Posted on • Originally published at blog.professorbeekums.com on

Personality Tests Don't Belong In Job Interviews

I find it distressing that more and more companies using personality tests in their interview process. My colleagues mentioned that they have seen this trend increase as well. They note that it is a convenient way to get around anti-discrimination laws because the results are hidden. Iā€™m going to give a benefit of a doubt and not assume this practice is due to some sinister motive. I think a much simpler explanation is that hiring managers are trying to make their jobs easier.

Photo by Glenn Carstens-Peters

A personality test is easy to conduct. You get a candidate to answer some standardized questions. The answers are compiled into a set of scores for various traits. Anyone can pick the traits they think they want and pick a candidate that fits the mold. It is a lot more difficult to make this determination in the actual interview process so there is a huge temptation to simply rely on a test that has some authority behind it.

There is a much better way to determine a candidate's qualifications however. Let's look at some of the questions we would want a personality test to answer for us:

  • Will a candidate get along with people?
  • How does a candidate communicate?
  • How does a candidate handle disagreements?
  • How does a candidate handle new situations?
  • Does a candidate learn from their mistakes?

All of these questions can be answered better with an open ended software design or architecture problem. I prefer to base these questions on a system the candidate will actually work with. Some examples are: running a data migration from legacy systems, implementing a new feature across the stack (frontend components, api endpoints, datastore used and/or database schema, etc.), or managing a pipeline of asynchronous jobs that had dependencies on each other.

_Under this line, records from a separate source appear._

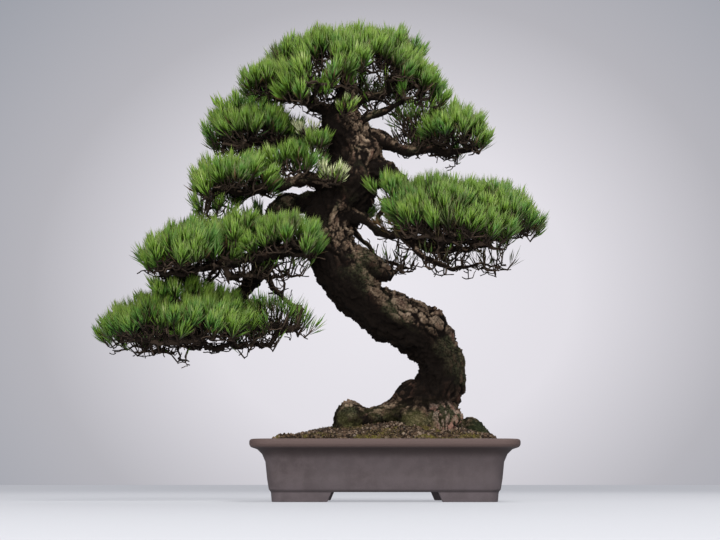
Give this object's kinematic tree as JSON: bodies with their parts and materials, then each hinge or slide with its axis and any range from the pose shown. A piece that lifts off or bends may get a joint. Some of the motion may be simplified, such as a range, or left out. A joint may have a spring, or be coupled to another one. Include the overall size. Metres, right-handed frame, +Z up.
{
  "type": "japanese black pine bonsai",
  "caption": "Informal upright black pine bonsai with a sinuous trunk, surface roots, tiered needle pads and a shallow rectangular unglazed pot on corner feet.",
  "frame": {"origin": "middle of the whole object's box, on the surface that the pot's feet stand on", "axes": "+Z up, +X to the right of the tree's front and along the pot's long side, +Y to the back"},
  "size_m": [0.8495, 0.4498, 0.9026],
  "materials": {
    "clay": "matte",
    "soil": "matte",
    "bark": "matte",
    "needles": "satin"
  },
  "bodies": {
    "root": {"pot": "clay", "soil": "soil", "spray_back_1": "needles", "spray_back_2": "needles", "spray_back_high_1": "needles", "spray_crown_front_1": "needles", "spray_crown_left_1": "needles", "spray_crown_left_2": "needles", "spray_crown_right_1": "needles", "spray_crown_right_2": "needles", "spray_crown_top_1": "needles", "spray_crown_top_2": "needles", "spray_crown_top_3": "needles", "spray_crown_top_4": "needles", "spray_crown_top_5": "needles", "spray_crown_top_6": "needles", "spray_crown_top_7": "needles", "spray_left_2_1": "needles", "spray_left_2_2": "needles", "spray_left_2_3": "needles", "spray_left_2_back_1": "needles", "spray_left_2_low_1": "needles", "spray_left_2_right_1": "needles", "spray_left_2_right_2": "needles", "spray_left_3_1": "needles", "spray_left_3_2": "needles", "spray_left_3_3": "needles", "spray_left_3_4": "needles", "spray_left_3_right_1": "needles", "spray_left_3_right_2": "needles", "spray_low_inner_1": "needles", "spray_low_inner_2": "needles", "spray_low_inner_3": "needles", "spray_low_inner_4": "needles", "spray_low_outer_1": "needles", "spray_low_outer_2": "needles", "spray_low_outer_3": "needles", "spray_low_outer_4": "needles", "spray_low_outer_5": "needles", "spray_low_right_1": "needles", "spray_low_right_2": "needles", "spray_right_back_1": "needles", "spray_right_low_1": "needles", "spray_right_mid_1": "needles", "spray_right_mid_2": "needles", "spray_right_mid_3": "needles", "spray_right_mid_4": "needles", "spray_right_mid_5": "needles", "spray_right_mid_outer_1": "needles", "spray_right_mid_outer_2": "needles", "spray_right_mid_outer_3": "needles", "spray_up_left_1": "needles", "spray_up_left_2": "needles", "spray_up_left_3": "needles", "spray_up_left_4": "needles", "spray_up_left_5": "needles", "spray_up_right_1": "needles", "spray_up_right_2": "needles", "spray_up_right_3": "needles", "trunk": "bark"}
  },
  "joints": []
}
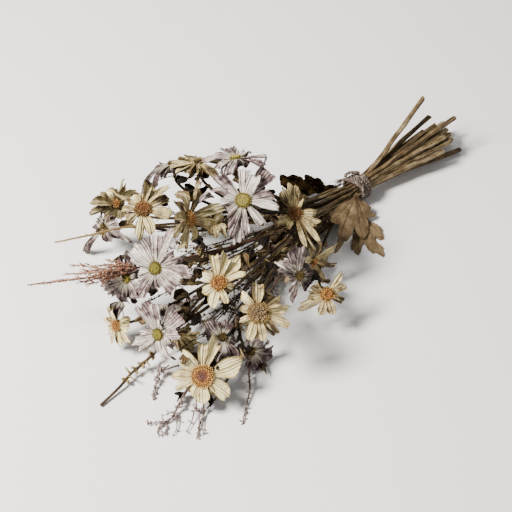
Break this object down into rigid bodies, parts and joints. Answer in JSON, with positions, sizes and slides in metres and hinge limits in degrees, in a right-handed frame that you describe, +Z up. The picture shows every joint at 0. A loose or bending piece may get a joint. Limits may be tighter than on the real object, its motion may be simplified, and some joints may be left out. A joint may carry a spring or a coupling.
{
  "type": "wilted bouquet",
  "caption": "Dried, wilted bouquet of daisy-like flowers with sprays and leaves, tied with twine and lying on its side.",
  "frame": {"origin": "bottom centre of the whole bouquet's box as it lies, on the surface it rests on", "axes": "+Z is up; the stems run along X, with the flowers towards -X and the cut ends towards +X; the pair of brown leaves hangs towards -Y"},
  "size_m": [0.4678, 0.2448, 0.1235],
  "materials": {
    "lilac_flower": "papery dried petals, lilac grey with dark brown-purple veins",
    "cream_flower": "papery dried petals, cream with yellow edges, brown lines and spots",
    "stem": "dry ridged stem skin, olive brown",
    "straw": "pale dry straw",
    "twig": "rough brown twig bark",
    "red_plume": "matt terracotta seed plume",
    "mauve_plume": "matt grey-mauve seed sprays",
    "brown_leaf": "matt dried leaf, tan brown with darker veins",
    "dark_leaf": "matt dried leaf, nearly black",
    "twine": "twisted two-ply jute twine"
  },
  "bodies": {
    "root": {"lilac_1": "lilac_flower", "lilac_2": "lilac_flower", "lilac_3": "lilac_flower", "lilac_4": "lilac_flower", "lilac_5": "lilac_flower", "lilac_6": "lilac_flower", "lilac_7": "lilac_flower", "lilac_8": "lilac_flower", "lilac_9": "lilac_flower", "lilac_10": "lilac_flower", "cream_1": "cream_flower", "cream_2": "cream_flower", "cream_3": "cream_flower", "cream_4": "cream_flower", "cream_5": "cream_flower", "cream_6": "cream_flower", "cream_7": "cream_flower", "cream_8": "cream_flower", "cream_9": "cream_flower", "cream_10": "cream_flower", "cream_11": "cream_flower", "cream_12": "cream_flower", "stem_lilac_1": "stem", "stem_lilac_2": "stem", "stem_lilac_3": "stem", "stem_lilac_4": "stem", "stem_lilac_5": "stem", "stem_lilac_6": "stem", "stem_lilac_7": "stem", "stem_lilac_8": "stem", "stem_lilac_9": "stem", "stem_lilac_10": "stem", "stem_cream_1": "stem", "stem_cream_2": "stem", "stem_cream_3": "stem", "stem_cream_4": "stem", "stem_cream_5": "stem", "stem_cream_6": "stem", "stem_cream_7": "stem", "stem_cream_8": "stem", "stem_cream_9": "stem", "stem_cream_10": "stem", "stem_cream_11": "stem", "stem_cream_12": "stem", "red_spray": "red_plume", "straw_twig": "straw", "budded_twig": "twig", "mauve_spray_1": "mauve_plume", "mauve_spray_2": "mauve_plume", "mauve_spray_3": "mauve_plume", "mauve_spray_4": "mauve_plume", "brown_leaf_1": "brown_leaf", "brown_leaf_2": "brown_leaf", "dark_leaf": "dark_leaf", "curled_leaf": "dark_leaf", "twine_wrap": "twine", "twine_tail": "twine", "twine_loop": "twine"}
  },
  "joints": []
}
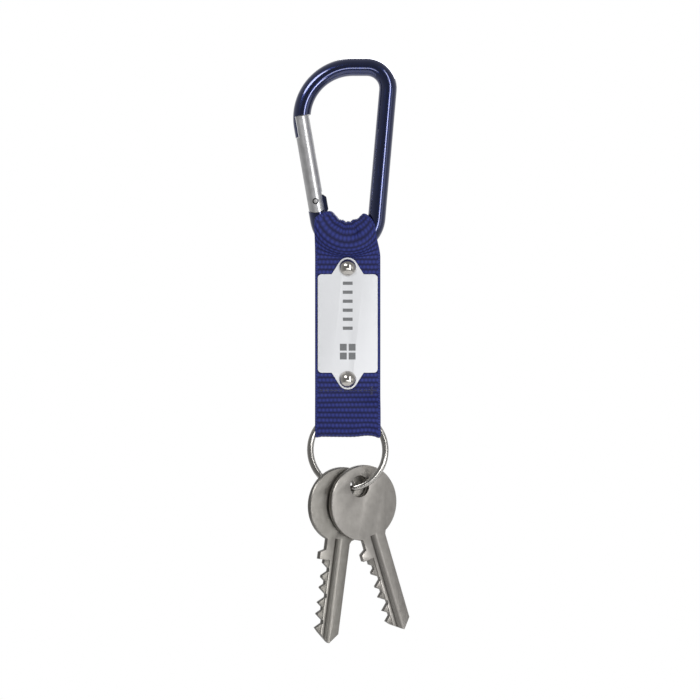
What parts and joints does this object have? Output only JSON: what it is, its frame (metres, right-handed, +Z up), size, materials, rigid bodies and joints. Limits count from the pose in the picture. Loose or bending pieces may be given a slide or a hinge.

The beauty of these types of questions is that they will inevitably result in a candidate having questions. The types of questions they ask will be an indicator for their technical ability. Plus, these questions will result in discussions between the interviewer and the candidate. That discussion will resemble the types of discussions development teams will have when building these systems for real. While the candidate's behavior is modified because they are in an interview situation, this is as realistic a scenario we can get with what it will be like to actually work with this person. This answers how a candidate gets along with the specific people on our team and how well we can communicate with them. A standardized personality test can provide some insights on abstract traits, but not how well a candidate will mesh with the team members we have.

In addition, we can add things to our open ended problem to answer other questions about a candidate. Since an open ended problem is rarely a problem that has an answer which is 100% correct, we are free to disagree with a candidate regardless of their answer. The interviewer can propose a different approach to solving the problem and ask for the candidate's opinion. Will they answer defensively or with arrogance? Or will they provide a neutral analysis of the trade offs between the two approaches? I don't know a single development team where everyone agreed on everything 100% of the time. That makes this another realistic scenario we are evaluating a candidate with and seeing how they interact with our team.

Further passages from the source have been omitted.